When you look at this site you see what fans are made of. You read stories about how they became fans…how they experience the Colts, and you see there families and their pets and their friends. You get a little window into their lives. Sure, some of the stuff you see is off the wall and even a little sophomoric. But many folks in our community are doing what I hoped they would do. They are CONNECTING with other people and forming new friendships.
It is these friendships that makes the Colts experience more fun. It is these friendships that will cause more and more folks to become connected and make Colts games into rituals, habits that will be hard to break. It’s these friendships that make Sundays the best day of the week. It is these friendships that will help them in other areas of life as well and on other days of the week.
It’s all about community. That’s where the value is for the FANS.

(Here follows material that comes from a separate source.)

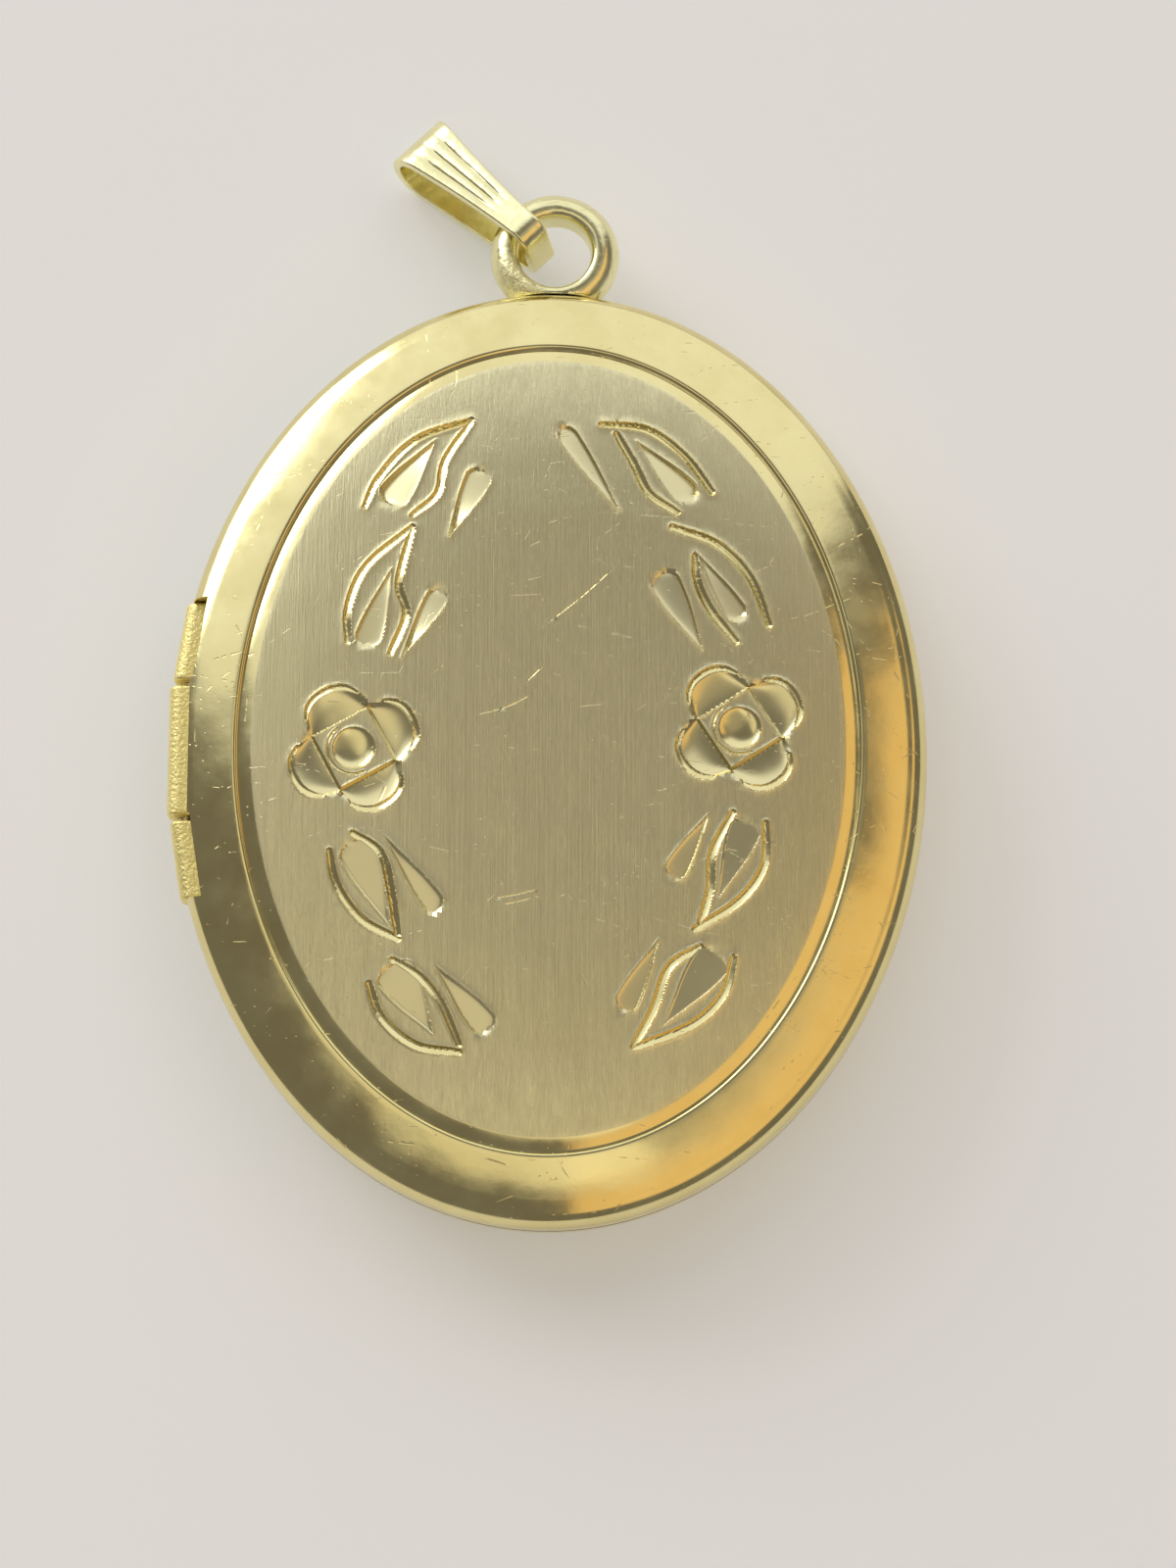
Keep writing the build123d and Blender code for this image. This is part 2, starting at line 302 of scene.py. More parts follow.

Sites that place an emphasis on attempting to monetize its community are almost always doomed to fail, because they have put THEIR best interests above that of the community they want to create or grow. Look at how MySpace is slowing down. Think the massive amounts of advertising now on the site, and how MySpace is spending more and more effort attempting to dictate the actions of its users (only use widgets from companies that are paying us), has anything to do with that? Contrast that with how Threadless continues to put the community above all else, and still shows no signs of slowing down.
The best online communities are the ones that let users easily connect, as well as create, exchange, and share relevant content. Communities form when users have a sense of ownership in something larger than themselves. Communities do not form around the idea of being monetized.
Pat closes with an interesting question: "Now, how can we get sponsors to invest their TIME as well as their money to engage with our community?"